If you think about it more generally, there's a question about how our preconceived notions colour our view of reality... what happens when we view the world with glasses that are strongly tinted by our preconceived notions? What these results suggest is an interesting connection between the body and the mind... it suggests our mind tries to predict the future... by anticipating the future the mind actually changes our physiology... it prepares us for that future. By doing so the mind basically gets us to experience the reality that we anticipate.
This concept falls in line with the idea of the hedonic treadmill. We have a tendency to increase our expectations in a way that tends to devalue our accomplishments. Basically, if a B+ made you happy last year, it will take an A- to register the same satisfaction again. You've probably heard the classic phrase "happiness equals reality minus expectations", and it's true. In short, you can theoretically apply the placebo effect to your day-to-day life.
Speaking with Scientific American, science journalist and author Chris Berdik offers up this example of how exactly this works:
For instance, many people worry that they're likely to choke under pressure. They look to coaches and elaborate training techniques to overcome this tendency. Or they just worry and bite their nails before important presentations or competitions. But in one study, researchers told some track athletes that what they thought of as pre-race jitters actually improved performance, while telling another group that this sort of arousal was usually detrimental. The athletes performed accordingly when the pressure was on. In another athletics study, the researchers gave every subject a personality questionnaire and then randomly gave some of them false feedback that their answers indicated they were the sort of person who thrives under pressure. When it came time to compete, the athletes told they would likely do better under pressure did so.
Of course, this doesn't mean you can change the world around you with your mind. If you're sick, you'll still be sick. If you're sad, you'll still be sad. But what it does suggest is that we're more in control of our future than we think, at least on a subtle level. If you expect to perform poorly, that thought might influence your behaviour in the present. This applies to all aspects of everyday life, from work to school to dating to exercise. You can't physically alter the world, but your expectations play a key role in how you experience the present.

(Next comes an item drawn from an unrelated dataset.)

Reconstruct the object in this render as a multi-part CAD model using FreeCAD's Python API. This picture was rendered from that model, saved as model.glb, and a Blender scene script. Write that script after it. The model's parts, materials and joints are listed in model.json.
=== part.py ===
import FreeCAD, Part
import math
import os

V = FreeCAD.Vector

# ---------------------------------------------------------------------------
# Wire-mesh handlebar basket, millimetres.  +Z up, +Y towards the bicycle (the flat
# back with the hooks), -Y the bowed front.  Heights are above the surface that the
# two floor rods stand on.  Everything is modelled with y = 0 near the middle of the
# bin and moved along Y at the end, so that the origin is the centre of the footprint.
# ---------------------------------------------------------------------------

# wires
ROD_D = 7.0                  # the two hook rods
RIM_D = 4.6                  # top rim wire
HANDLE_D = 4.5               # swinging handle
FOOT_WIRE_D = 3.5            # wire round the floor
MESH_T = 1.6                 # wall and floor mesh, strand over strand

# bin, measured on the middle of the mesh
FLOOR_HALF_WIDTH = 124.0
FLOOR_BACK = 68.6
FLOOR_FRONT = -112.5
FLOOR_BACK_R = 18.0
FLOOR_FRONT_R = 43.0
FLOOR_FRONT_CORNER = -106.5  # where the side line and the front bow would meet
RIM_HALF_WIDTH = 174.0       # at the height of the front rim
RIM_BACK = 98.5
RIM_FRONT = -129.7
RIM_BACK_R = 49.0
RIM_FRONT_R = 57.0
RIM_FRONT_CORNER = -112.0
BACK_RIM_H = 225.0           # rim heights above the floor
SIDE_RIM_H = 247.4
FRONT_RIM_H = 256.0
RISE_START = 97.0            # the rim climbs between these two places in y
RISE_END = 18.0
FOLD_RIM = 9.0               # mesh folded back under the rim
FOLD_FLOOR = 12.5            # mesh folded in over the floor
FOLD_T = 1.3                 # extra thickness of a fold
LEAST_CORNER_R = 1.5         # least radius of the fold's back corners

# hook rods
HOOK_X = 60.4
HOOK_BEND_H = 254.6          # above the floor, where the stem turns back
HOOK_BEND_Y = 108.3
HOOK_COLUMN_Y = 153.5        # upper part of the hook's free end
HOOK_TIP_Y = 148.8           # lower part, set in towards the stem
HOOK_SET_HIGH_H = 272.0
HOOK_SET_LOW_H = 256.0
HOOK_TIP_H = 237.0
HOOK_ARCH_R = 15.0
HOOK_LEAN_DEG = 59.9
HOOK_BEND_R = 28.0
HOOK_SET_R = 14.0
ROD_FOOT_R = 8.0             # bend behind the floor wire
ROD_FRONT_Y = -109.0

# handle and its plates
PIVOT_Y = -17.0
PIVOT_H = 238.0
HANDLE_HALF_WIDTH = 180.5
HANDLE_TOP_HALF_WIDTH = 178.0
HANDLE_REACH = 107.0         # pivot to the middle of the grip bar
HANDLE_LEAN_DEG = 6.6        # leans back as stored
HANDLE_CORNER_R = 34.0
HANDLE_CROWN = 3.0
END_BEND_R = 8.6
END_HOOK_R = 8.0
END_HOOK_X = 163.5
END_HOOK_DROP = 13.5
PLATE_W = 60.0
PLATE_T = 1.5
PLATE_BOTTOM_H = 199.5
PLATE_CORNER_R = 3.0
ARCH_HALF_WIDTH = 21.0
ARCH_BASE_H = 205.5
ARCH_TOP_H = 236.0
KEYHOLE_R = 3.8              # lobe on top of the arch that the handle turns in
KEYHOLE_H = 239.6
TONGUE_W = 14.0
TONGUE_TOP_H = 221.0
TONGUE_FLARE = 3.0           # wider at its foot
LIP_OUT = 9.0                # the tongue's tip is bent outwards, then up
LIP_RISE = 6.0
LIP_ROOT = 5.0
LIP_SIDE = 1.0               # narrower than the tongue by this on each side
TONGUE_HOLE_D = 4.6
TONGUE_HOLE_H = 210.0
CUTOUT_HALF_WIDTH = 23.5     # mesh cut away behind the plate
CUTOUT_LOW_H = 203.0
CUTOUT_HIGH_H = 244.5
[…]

Other People's Expectations Change You
How you think other people perceive you (or how they actually do, for that matter), changes how you act as well.
The most classic example of this comes from The Journal of Personality and Social Psychology back in 1977. This study looked at how various stereotypes might play a role in interpersonal attraction. Researchers gave men a photograph of a woman before a telephone conversation. Some of these photos showed attractive woman, others less attractive woman. Then the men talked to the women, half the men thinking they were talking with an unattractive woman and the other half thinking they were attractive. The women didn't know this was going on. However, the men who thought they were talking to an attractive woman spoke differently, and the woman subsequently adapted behaviours stereotypically associated with attractive people. Basically, when the men thought they were talking to someone attractive, they changed speech patterns and conversation type, the woman then did so as well.

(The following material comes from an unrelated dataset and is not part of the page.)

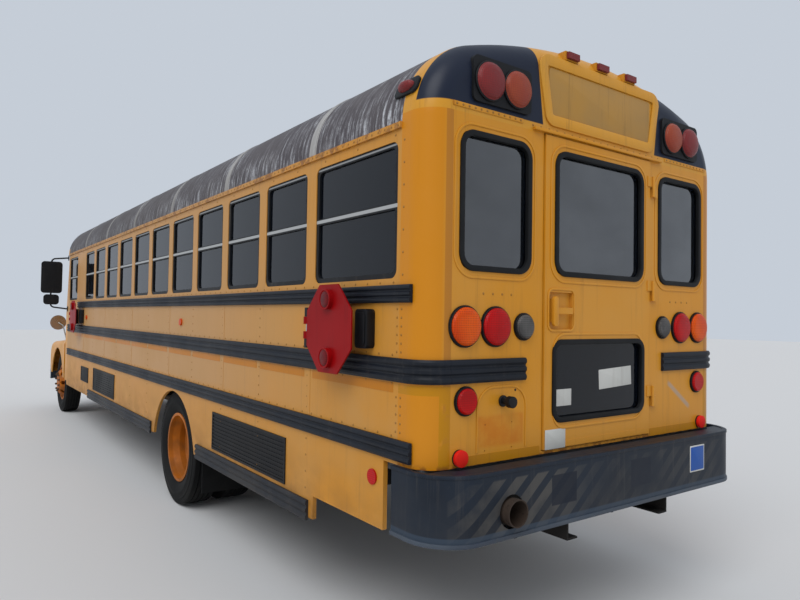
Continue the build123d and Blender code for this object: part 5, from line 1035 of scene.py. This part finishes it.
# %% Rims, domes and corner lamps
LAMP_Z = 1.644
AMBER_Y = 0.993
RED_Y = 0.797
WARNING_Z = 2.808
WARNING_AMBER_Y = 0.679
WARNING_RED_Y = 0.863
FRONT_LENS_X = 3.9265
LAMP_SPOTS = ((AMBER_Y, LAMP_Z, 0.089), (RED_Y, LAMP_Z, 0.089), (0.604, LAMP_Z, 0.060),
              (0.983, 1.300, 0.060))


def rim(radius, wall, place, thick):
    """Flattened ring round a lamp."""
    return lay(started(bpy.ops.mesh.primitive_torus_add, (1, 1, 0.8), major_radius=radius,
                       minor_radius=thick, major_segments=40, minor_segments=8), wall, place)


def dome(radius, rise, wall, place, squat=1.0):
    """Half a ball, flattened to the given rise and closed underneath."""
    ball = started(bpy.ops.mesh.primitive_uv_sphere_add, (radius, radius * squat, rise),
                   segments=24, ring_count=12, radius=1)
    return lay(cut(ball, (0, 0, 0), (0, 0, 1), clear_inner=True), wall, place)


rims = [rim(radius + 0.003, "rear", (WALL_X - 0.011, side * y, z), 0.004)
        for y, z, radius in LAMP_SPOTS for side in (1, -1)]
reflectors = [plate_on("rear", (WALL_X - 0.0075, side * 1.019, 1.044), 0.078, 0.078, 0.0385, 0.020,
                       steps=8) for side in (1, -1)]
rims += [rim(0.091, "rear", (WALL_X - 0.020, side * y, WARNING_Z), 0.006)
         for y in (WARNING_AMBER_Y, WARNING_RED_Y) for side in (1, -1)]
dress(rims, "lamp_rims", black_plastic, "bus", smooth=60)
reflector_red = painted("reflector_red", (222, 22, 8), (214, 40, 20), GRIME, BARE, bump=0.03,
                        Fading=0.3, Streaks=0.2, Chips=0.1, Gloss=0.6)
dress(reflectors, "low_reflectors", reflector_red, "bus")

for name, lens, slot_name, high_y, low_y in (
    ("lamp_domes_red", red_lens, "lens_red", WARNING_RED_Y, RED_Y),
    ("lamp_domes_amber", amber_lens, "lens_amber", WARNING_AMBER_Y, AMBER_Y),
):
    domes = [dome(0.084, 0.022, wall, (face_x, side * high_y, WARNING_Z))
             for wall, face_x in (("rear", WALL_X - 0.0315), ("front", FRONT_LENS_X))
             for side in (1, -1)]
    domes += [dome(0.083, 0.010, "rear", (WALL_X - 0.0255, side * low_y, LAMP_Z))
              for side in (1, -1)]
    dress(domes, name, lens, "bus", smooth=60)

LEAN = math.radians(21.8)
bases, lenses = [], []
for side, word in BOTH:
    wall = word + " slope"
    WALLS[wall] = Matrix.Rotation(side * LEAN, 3, "X") @ WALLS[word]
    spot = Vector((st(198), side * 1.186, 2.762))
    out = WALLS[wall] @ Vector((0, 0, 1))
    bases.append(plate_on(wall, spot, 0.174, 0.090, 0.030, 0.014))
    lenses.append(dome(0.058, 0.032, wall, spot + out * 0.013, squat=0.030 / 0.058))
dress(bases, "corner_lamp_bases", black_plastic, "bus")
dress(lenses, "corner_lamp_lenses", red_lens, "bus", smooth=60)
print("lamps,", len(rims), "rims")

# %% [markdown]
# ## Door recess, knob and number plate place
# The rear door's handle lies in a rounded recess with a raised lip. Left of the door the sheet
# is pressed into an arch round the place for a number plate, with a lamp knob above it. A bent
# tube would stand too proud for the arch, so it is a low ring with round corners whose lower
# half is cut away.

# %% Recess lip, arch and knob
lip = plate_on("rear", (DOOR_X, 0.331, 1.732), 0.215, 0.226, 0.040, 0.005, inner=0.011)
grip = plate_on("rear", (DOOR_X - 0.002, 0.392, 1.724), 0.036, 0.154, 0.016, 0.020)
dress([lip, grip], "door_recess_lip", rear_paint, "rear_door")

arch = rounded_plate(0.336, 0.640, 0.110, 0.004, inner=0.010, steps=8)
cut(arch, (0, 0.012, 0), (0, 1, 0), clear_inner=True)
lay(arch, "rear", (WALL_X, 0.744, 1.041))
dress(arch, "plate_arch", rear_paint, "bus")

KNOB_STEPS = ((0.028, 0.012, 0.006), (0.015, 0.044, 0.022), (0.028, 0.034, 0.058))
knob = joined([started(bpy.ops.mesh.primitive_cylinder_add, vertices=20, radius=radius,
                       depth=depth, location=(0, 0, out)) for radius, depth, out in KNOB_STEPS])
modified(knob, "BEVEL", width=0.004, segments=3, limit_method="ANGLE")
bolt = rivets("rear", (WALL_X, 0.655, 1.335), 1, (0, 0, 0))
dress([lay(knob, "rear", (WALL_X, 0.743, 1.287)), bolt], "plate_lamp_knob", black_plastic, "bus")
print("knob of", len(KNOB_STEPS), "steps")

# %% [markdown]
# ## Blank plate and stickers
# The number plate hangs a little crooked behind the lower pane. It and every sticker are blank:
# plain sheets with their own colour and some dirt. They could be colour on the pane, but a thin
# sheet has an edge and a gloss of its own. Each is turned in its own plane before it is laid,
# so that it stays flat on the pane.

# %% Blank sheets
def sheet(place, width, tall, crooked=0.0):
    """Thin blank sheet on the rear, turned in its own plane."""
    return lay(turned(rounded_plate(width, tall, 0.004, 0.0012), -crooked), "rear", place)


PANE_X = st(8.2)
STICKER = (-0.737, 0.870)
paper = painted("paper", (206, 206, 202), (184, 184, 178), GRIME, (150, 146, 138), bump=0.03,
                Fading=0.6, Streaks=0.25, Chips=0.4, Road_Dirt=0.1, Gloss=0.4)
blue_paper = painted("blue_paper", (20, 74, 158), (46, 96, 164), ROAD, (160, 166, 172), bump=0.03,
                     Fading=0.5, Streaks=0.1, Chips=0.4, Road_Dirt=0.1, Gloss=0.35)
sheets = [sheet((PANE_X, -0.156, 1.362), 0.296, 0.108, crooked=3),
          sheet((PANE_X, 0.297, 1.275), 0.144, 0.087),
          sheet((st(-11.4), 0.372, 1.070), 0.156, 0.100)]
dress(sheets, "blank_sheets_door", paper, "rear_door")
dress(sheet((st(-150), *STICKER), 0.156, 0.154), "blank_sticker_border", paper, "bus")
dress(sheet((st(-151.2), *STICKER), 0.140, 0.138), "blank_sticker_face", blue_paper, "bus")
print("blank sheets,", len(sheets), "on the door")

# %% [markdown]
# ## Bumper edges
# The bumper is pressed steel with rolled edges. An edge could be a tube along the bumper's
# path, but its section is flat. So each edge is a long ring with round corners, cut off where
# the bumper's wings end.

# %% Rolled edges of the rear bumper
BUMPER_RADIUS = 0.23
BUMPER_WIDE = 2.5
BUMPER_X = st(-150)
RING_LONG = 1.2
WING_END = -0.243


def bumper_edge(low_z, thick, lap):
    """Three sides of a ring that follow the bumper's face."""
    ring = rounded_plate(RING_LONG, BUMPER_WIDE + 2 * lap, BUMPER_RADIUS + lap, thick,
                         inner=0.022 + lap, steps=12)
    cut(ring, (WING_END, 0, 0), (1, 0, 0), clear_outer=True)
    return lay(ring, "top", (BUMPER_X - lap + RING_LONG / 2, 0, low_z))


edge_paint = painted("edge_paint", (52, 62, 76), (74, 84, 96), ROAD, RUST,
                     Fading=0.8, Streaks=0.3, Chips=0.7, Road_Dirt=0.4, Gloss=0.35)
dress(bumper_edge(0.688, 0.020, 0.007), "bumper_foot", edge_paint, "bus")
dress(bumper_edge(0.984, 0.018, 0.004), "bumper_bead", bumper_paint, "bus")
print("bumper edged, corners of", BUMPER_RADIUS)

# %% [markdown]
# ## Stop arms
# Each arm is driven by a small motor in a box behind the sign and hangs on a bracket at its
# front edge. Its two lamps have rims and domed lenses. The sign swings and the box doesn't, so
# rims and lenses are pieces of their own that ride on the arm.

# %% Motor boxes, brackets and pods
ARM_Z = 1.623
ARM_TALL = 0.194
SIGN_Z = 1.617
dark_lens = lens_finish("dark_lens", (84, 4, 8), (112, 10, 14))
for word, pin in (("rear", 934), ("front", 8330)):
    motor = (st(pin - 479), BODY_HALF, ARM_Z)
    lid = (st(pin - 479), BODY_HALF + 0.050, ARM_Z)
    bracket = (st(pin + 93), BODY_HALF, ARM_Z)
    box_parts = [plate_on("left", motor, 0.110, ARM_TALL, 0.022, 0.050),
                 plate_on("left", lid, 0.084, 0.160, 0.020, 0.006),
                 plate_on("left", bracket, 0.046, ARM_TALL, 0.006, 0.020)]
    dress(box_parts, "stop_arm_motor_" + word, black_plastic, "bus")
    hinge = plate_on("left", (st(pin + 130), BODY_HALF, ARM_Z), 0.028, ARM_TALL, 0.004, 0.024)
    dress(hinge, "stop_arm_hinge_" + word, bright_metal, "bus")
    body = "stop_arm_" + word
    middle = st(pin - 250.5)
    pod_heights = (SIGN_Z + 0.15, SIGN_Z - 0.15)
    pods = [rim(0.050, "left", (middle, 1.345, z), 0.004) for z in pod_heights]
    dress(pods, "pod_rims_" + word, sign_paint, body, smooth=60)
    glow = [dome(0.043, 0.010, "left", (middle, 1.343, z)) for z in pod_heights]
    dress(glow, "pod_lenses_" + word, dark_lens, body, smooth=60)
print("stop arms dressed")

# %% [markdown]
# ## Windscreen, entry doors and headlamps
# The windscreen's two panes sit in rubber like the rear ones, on a wall that leans back. Each
# piece could be leaned by itself, but leaning the wall once keeps them all in one plane. Two
# wipers rest along its foot. The four door panes have the same rubber, and each headlamp has a
# bright rim.

# %% Front and entry details
RAKE = math.atan2(0.180, 0.950)
WALLS["screen"] = Matrix.Rotation(-RAKE, 3, "Y") @ WALLS["front"]
SCREEN_MIDDLE = Vector((3.955 - 0.475 * math.tan(RAKE), 0, 2.125))
rings = [gasket(1.030, 0.824, "screen", SCREEN_MIDDLE + Vector((0, side * 0.545, 0)), radius=0.055)
         for side in (1, -1)]
dress(rings, "gaskets_windscreen", seal_rubber, "bus")

WIPER_BARS = ((0.42, 0.014, 68, 0.022, -0.080, 0.10), (0.50, 0.010, 82, 0.010, -0.160, 0.24))
wipers = []
for y_foot in (0.62, -0.42):
    for long, wide, degrees, over, y_move, rise in WIPER_BARS:
        bar = turned(rounded_plate(long, wide, 0.004, 0.010), degrees)
        along = WALLS["screen"] @ Vector((y_foot + y_move, rise - 0.400, over))
        wipers.append(lay(bar, "screen", SCREEN_MIDDLE + along))
dress(wipers, "wipers", black_plastic, "bus")

for body, low_x, edge in (("entry_rear", 2.893, 0.307), ("entry_front", 3.260, -0.030)):
    seals = [gasket(0.277, tall, "right", (low_x + 0.1385, -1.2265, middle), radius=0.036)
             for tall, middle in ((0.990, 1.895), (0.690, 0.985))]
    seals.append(strip("right", (low_x + edge, -1.228, 1.447), 0.022, 2.020, 0.004))
    dress(seals, "gaskets_" + body, seal_rubber, body)

HEADLAMP = 0.930
rims = [rim(0.098, "front", (5.450, side * HEADLAMP, HEADLAMP), 0.008) for side in (1, -1)]
dress(rims, "headlamp_rims", bright_metal, "hood", smooth=60)
bulges = [dome(0.090, 0.022, "front", (5.449, side * HEADLAMP, HEADLAMP)) for side in (1, -1)]
dress(bulges, "headlamp_domes", clear_lens, "hood", smooth=60)
print("front dressed,", len(wipers), "wiper bars")

# %% [markdown]
# ## Benches
# The benches are foam under vinyl. A cloth simulation could lay the cover over the foam, but on
# short firm blocks the cover only follows the foam. So a box is crowned with a subdivision
# surface, and its back leans. One bench is made, then twenty copies.

# %% Padded benches
def cushion(size, centre, lean=0.0):
    """Crowned pad: a box, held near its edges and smoothed."""
    piece = started(bpy.ops.mesh.primitive_cube_add, size, size=1, location=centre)
    modified(piece, "BEVEL", width=min(size) * 0.28, segments=2)
    modified(piece, "SUBSURF", levels=1, render_levels=1)
    for vertex in piece.data.vertices:
        vertex.co.x -= lean * (vertex.co.z - centre[2]) / size[2]
    return piece


SEAT_Y = 0.676
SEAT_WIDE = 0.966
FIRST_SEAT = 0.640
SEAT_PITCH = 0.7335
SEAT_DEEP = 0.560
LAST_SEAT_END = 8.210
bench = joined([
    cushion((0.395, SEAT_WIDE, 0.125), (0.275, 0, 1.368)),
    cushion((0.085, SEAT_WIDE, 0.700), (0.078, 0, 1.662), lean=0.055),
])
stations = [FIRST_SEAT + SEAT_PITCH * index for index in range(11)]
places = [(REAR + rear, side * SEAT_Y, 0) for side in (1, -1) for rear in stations
          if rear + SEAT_DEEP < LAST_SEAT_END]
made = copies(bench, places)
bpy.data.objects.remove(bench)
benches = dress(made, "bench_pads", seat_vinyl, "bus", smooth=60)
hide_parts("seats")

DRIVER_Y = 0.640
driver_parts = [
    cushion((0.46, 0.49, 0.13), (st(8745), DRIVER_Y, 1.375)),
    cushion((0.10, 0.47, 0.66), (st(8545), DRIVER_Y, 1.745), lean=0.04),
]
driver_pad = dress(driver_parts, "driver_pads", seat_vinyl, "bus", smooth=60)
pedestal = cushion((0.22, 0.28, 0.32), (st(8730), DRIVER_Y, 1.160))
dress(pedestal, "driver_pedestal", chassis_paint_and_shade, "bus")
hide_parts("driver_seat")
print("benches", len(places))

As he followed the children over the next two years, Rosenthal discovered that the teachers' expectations of these kids really did affect the students. "If teachers had been led to expect greater gains in IQ, then increasingly, those kids gained more IQ," he says...
As Rosenthal did more research, he found that expectations affect teachers' moment-to-moment interactions with the children they teach in a thousand almost invisible ways. Teachers give the students that they expect to succeed more time to answer questions, more specific feedback, and more approval: They consistently touch, nod and smile at those kids more.
Again, like your own perceptions, this isn't an always-on, hard science thing. You may not notice the subtle clues someone's giving you about their expectations, or you might not need those social cues to act a certain way.
Expectations of others play a role in how we behave. In a recent episode of NPR's Invisibilia, they explain how the world's expectations of blind people change a blind person's view of reality. It's a large-scale example of stereotyping as a whole, but it's obvious how this could apply to race, gender, religion and plenty of other characteristics. You don't realise it, but we all tend to conform to the perceived expectations around us. Perhaps your friends call you the "quiet one", or the "adventurous one", or the "life of the party", and you subconsciously conform to those stereotypes — even if that's not who you are anymore.
Keep Your Expectations in Check
You can't control what others expect of you, but you can work on your own expectations... at least to a point. Like a lot of these types of things, it's about recognising your behaviour and trying to be mindful of it as best as you can.
That said, you can remember a couple of simple tips. Psychologist Bob Taibbi suggests separating your "wants" from your "shoulds":
The herd mentality and auto-pilot are usually tied to the shoulds. These come from our heads, our superego, the parent voice in our heads. Shoulds are by definition expectations imposed by others. When we fail to do them we feel guilty. When we do follow them we often feel driven...and expect a payoff for our efforts: Since I am doing what I really don't want to do, I do expect others to appreciate, notice, give me a reward, pat me on the head, do what I expect. When the expected payoff doesn't come, our disappointment and resentment are fuelled.
Likewise, coming back to science journalist Chris Berdik, it's important to use those expectations to your advantage:
On the other hand, if you can do things to alleviate anxiety, you give that anticipation a glide path. This is a theory that fatigue is governed by the brain in an anticipatory manner. So if you have run a lot of 10K races, your brain knows what your body needs, how much energy it's going to take and what pace to set and it takes a lot of things into account like how you're feeling and whether you're hydrated. It eventually though can put on the brakes. It's not just that you're running out of gas. Your brain is like "Uh-oh. You're going to run out of gas. It's going to be trouble for you." So it basically induces fatigue for you ahead of time.
Expectation isn't some limitless resource, nor does it allow you to do something you couldn't otherwise do, but it is a useful reminder that sometimes those self-fulfilling prophecies can alter our behaviour.
In the end, it's about paying attention to what you think will happen, what's actually happening in a moment, and how you might be projecting onto others. Take a week and think about your expectations for yourself and for your friends. Then watch how they play out in real time. Just how much your expectations for events, foods and people affect your views might surprise you.